The Jonathan Foundation

What it Means to be a L’Oreal Paris Woman of Worth and My Purpose in Life.

My journey started over twenty years ago when I was a novice mom trying to learn how to advocate for my two special needs children diagnosed with ADHD and learning disabilities.  At first, I thought the public-school system would provide all the necessary supports to help my sons access grade level curriculum.  That was not the case for me.   It took me a little less than a year, and several Individual Education Plan (IEP) meetings, for me to realize that it was the school’s budget that took precedence over my children’s education.  An IEP is a vehicle that is used to establish goals and objectives for a child needing supports beyond what the general education classroom can provide.

Back then, as a novice mom I had no idea what all the acronyms meant during the IEP meetings as the teachers were discussing both my son’s strengths and weaknesses. Unfortunately, it seemed that the weakness overpowered any strengths they may have had. It was very depressing and intimidating. There were services offered but not always the appropriate ones for my sons to make progress.  It got to the point where I had to hire an attorney and initiate several due processes against the second largest school district in the nation.  These due processes took about eight years to resolve, and during that period of time I had the most difficult challenges as a wife, a business partner, a mother, and somehow became “a paralegal in training” in the midst of all of that. 

Little did I know that my due processes would run into a seven-digit lawsuit over time.  I am a middle-class mom running a construction business with my husband. We did not have that kind of money.  All I wanted was “justice for Jonathan and Omar Jr.”.  That stress caused chaos in my marriage, business and my children were left on hold until the lawsuits were resolved. 

I prayed for all of the stress, hurt, tears, and pain to stop.  It took many years before our life was in some order.  We prevailed with the lawsuits, but my marriage dissolved, Jonathan received the help he needed, and Omar Jr. received the help he needed the last day of High School prior to his graduation.  Too little too late for him.   I was faced asking myself was it worth it – the sacrifice?  Today I look at both my grown sons Jonathan 28 years old and Omar Jr. 30 years old, and I am beyond proud of them! 

After losing everything I wanted to do something so that no family will endure the extreme financial and emotional burden my family did, and no child should be sacrificed the way my children were.  I decided to form The Jonathan Foundation for Children With Learning Disabilities (TJF), a 501 © (3), a Private Nonprofit to help families whom have special needs children navigate this national broken special education system.  TJF helps parents with advocacy and raises money to fund Psychoeducational assessments that test in the areas of; social, emotional, behavioral, academic and cognitive domains.

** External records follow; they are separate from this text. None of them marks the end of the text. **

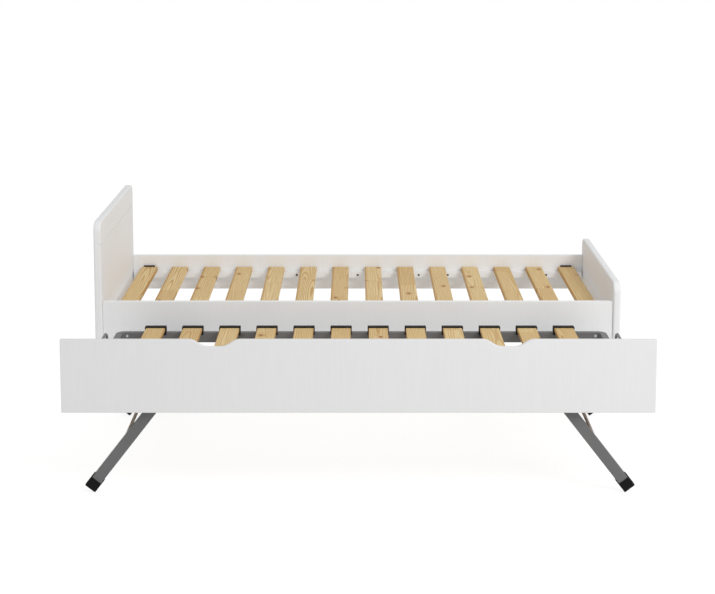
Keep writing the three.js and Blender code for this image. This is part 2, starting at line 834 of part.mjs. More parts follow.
function addLegs(trundle) {
  for (const [name, side] of [['left', -1], ['right', 1]]) {
    const pivot = new THREE.Group();
    pivot.position.set(legPlace(side), 0, pivotZ);
    pivot.rotation.y = -side * legSplay;
    trundle.add(pivot);
    addMesh(pivot, `${name}_legs`, legAssembly(), greyMetal);
    addMesh(pivot, `foot_cap_front_${name}`, footCap(-legMiddleY), blackPlastic);
    addMesh(pivot, `foot_cap_rear_${name}`, footCap(legMiddleY), blackPlastic);
    addSpring(trundle, `leg_spring_front_${name}`, side, -springMiddleY);
    addSpring(trundle, `leg_spring_rear_${name}`, side, springMiddleY);
  }
}

// ---------------------------------------------------------------- assembly

const model = new THREE.Group();
const bed = new THREE.Group();
bed.position.y = bedMiddleY;
const trundle = new THREE.Group();
trundle.position.set(trundleShift, frameMiddleY, 0);
model.add(bed, trundle);

addEndPanels(bed);
addRails(bed);
addBattens(bed);
addBedSlats(bed);
addDrawerFront(trundle);
addDrawerFrontBrackets(trundle);
addFrame(trundle);
addCrossMembers(trundle);
addTrundleSlats(trundle);
addSlatCaps(trundle);
addMattressHoops(trundle);
addLegs(trundle);

export default model;
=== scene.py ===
# A white single bed with a slatted trundle bed in front of it, raised on sprung folding legs.
# Metres, +Z up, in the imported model's frame: X runs from the headboard to the footboard.

import json
import math

import bmesh
import bpy
from mathutils import Matrix, Vector
from mathutils.geometry import interpolate_bezier


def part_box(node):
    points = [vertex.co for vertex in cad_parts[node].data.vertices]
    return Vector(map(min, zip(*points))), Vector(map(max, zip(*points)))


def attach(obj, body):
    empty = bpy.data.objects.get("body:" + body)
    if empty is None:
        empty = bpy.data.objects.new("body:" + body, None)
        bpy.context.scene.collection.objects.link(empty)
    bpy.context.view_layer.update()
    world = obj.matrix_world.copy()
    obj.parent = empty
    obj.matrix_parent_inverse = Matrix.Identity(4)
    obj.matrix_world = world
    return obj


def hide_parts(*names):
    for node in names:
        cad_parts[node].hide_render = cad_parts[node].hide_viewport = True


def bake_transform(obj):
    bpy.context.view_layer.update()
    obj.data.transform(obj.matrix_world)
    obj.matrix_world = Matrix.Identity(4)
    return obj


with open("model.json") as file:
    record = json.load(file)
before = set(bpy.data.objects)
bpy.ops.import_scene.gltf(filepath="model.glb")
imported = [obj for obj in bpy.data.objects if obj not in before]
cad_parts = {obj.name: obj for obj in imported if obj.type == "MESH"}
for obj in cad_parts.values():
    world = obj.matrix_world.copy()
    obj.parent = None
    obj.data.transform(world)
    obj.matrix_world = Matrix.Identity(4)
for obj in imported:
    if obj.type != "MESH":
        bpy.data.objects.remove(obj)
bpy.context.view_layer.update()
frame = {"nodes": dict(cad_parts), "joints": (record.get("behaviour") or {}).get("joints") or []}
scene = bpy.context.scene
joints = {joint["name"]: joint for joint in frame["joints"]}
sides = (("left", -1), ("right", 1))
ends = (("front", -1), ("rear", 1))
seatGap = 0.0003  # between a piece and what it sits on, as in the CAD model
overlap = 0.001  # how far one solid of a piece reaches into its neighbour
tiny = 1e-6  # two places nearer than this are the same


camera = {"place": (-0.001, -6.6, 1.855), "tilt": 8.22, "lens": 90.81, "sensor": 36, "shift": -0.17}


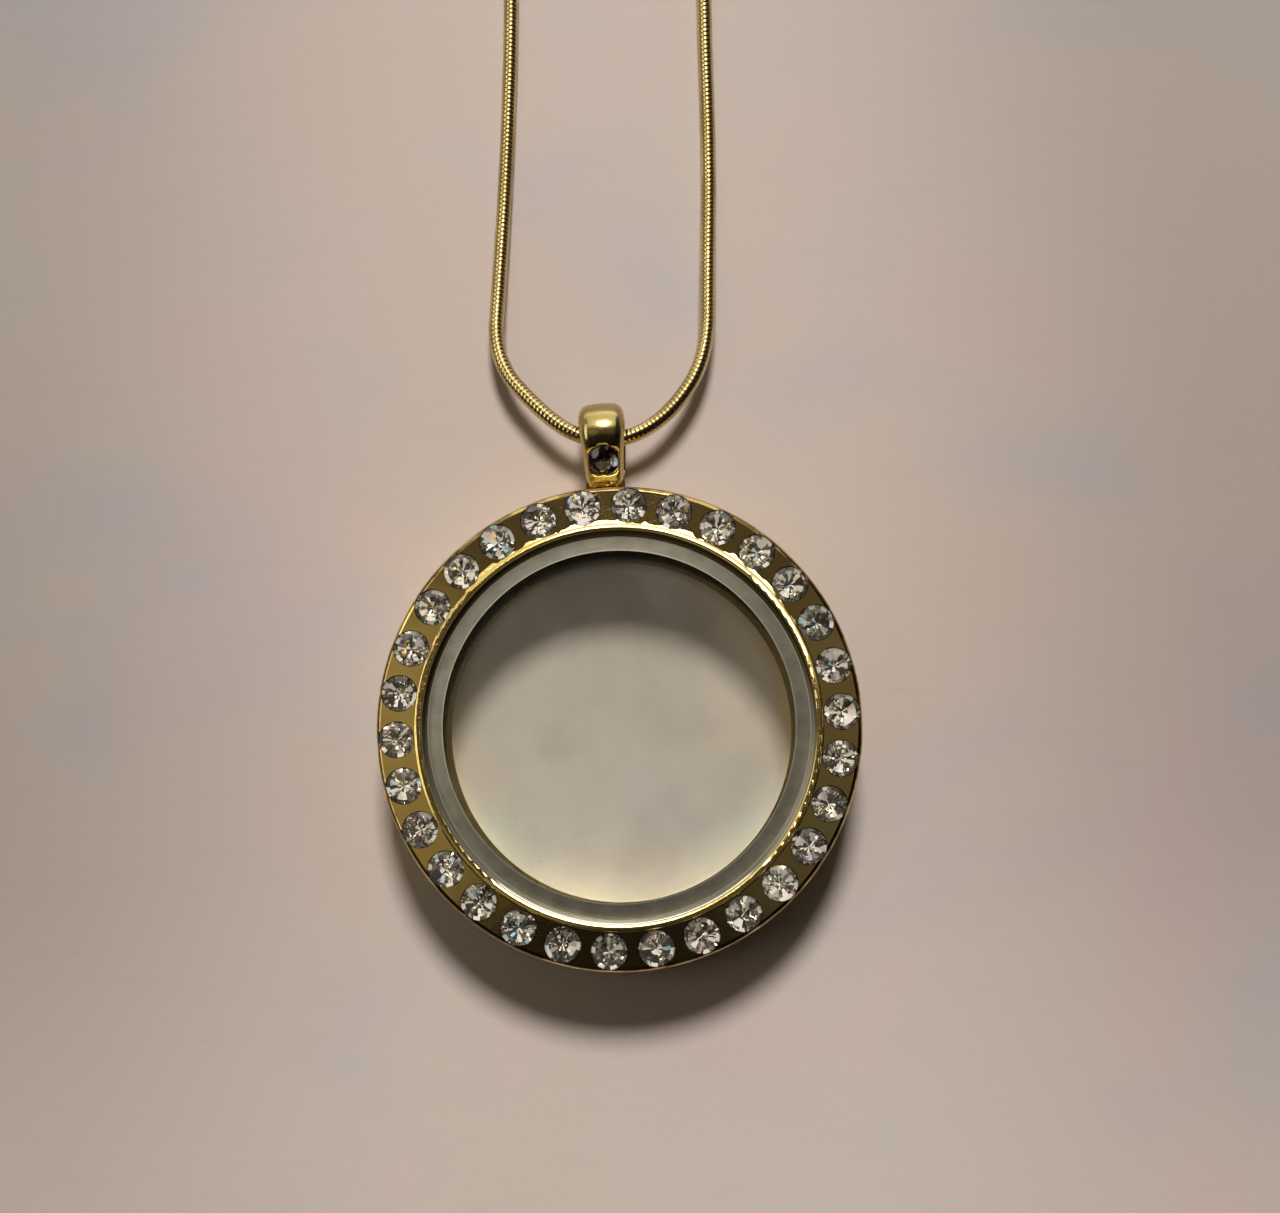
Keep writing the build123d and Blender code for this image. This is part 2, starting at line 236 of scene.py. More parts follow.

Helping these families bought the warmest smile to my heart in connecting with the parents and telling them “that I was them once” I try to empower the children and let them know I am their “advocate” and I am their “voice”. I read the psychoeducational assessments and understand them, the way they learn, the way “their brain is wired”.

This year I was blessed to be named one of ten extraordinary women as the 2019 L’Oreal Paris Women of Worth.  I attended the gala in New York City on December 4th.  The power of L’Oreal Paris is amazing, and through them I received the priceless gift of Ms. Arianna Huffington who was honoring me at the gala, and her sister Ms. Agapi Stassinopoulos – two rare jewels. Imagine me sitting at the same table with those to powerful and influential women. Never in my wildest dreams would I ever have seen that coming. 

I was asked to go to the podium and present. After my speech I could not believe how many people put their hands out to shake mine and congratulate me as I walked back to my table.  During intermission there were so many people that came to see me and tell me of their personal struggles with the school system and their special needs children. They were in tears, crying holding my hand and hugging me as they told me about their children’s challenges with ADHD, Autism, Dyslexia and other learning disabilities. There were people that told me they are adults struggling with ADHD, learning disabilities and were never identified growing up.  They felt compelled to share their stories. I did not know any of them.

There was one woman, Phyllis S. Quinlan, who approached me and told me “although the nonprofits here are all worthy, they are not the reason I am here, you are!  I came to meet you.”  She hugged me as her tears rolled down her face telling me she was told she would never graduate high school, and went on to say she is now a PHD, RN-BC.  At that moment the reality of what I am doing for families hit home with me.  I was not just impacting children’s lives, but also the adults that have gone through life without being identified with a disability.  They have suffered silently throughout their schooling and life in general. I felt a sense of calm and peace overcome me….peace none other like it because that is the reality of the return in giving from your soul.

Learning disabilities are invisible disabilities because they cannot be seen on the exterior of the individual. It is the interior struggles that are hidden and need to become visible.

Believe in the unbelief – everything is possible with God, and things always happen for a reason.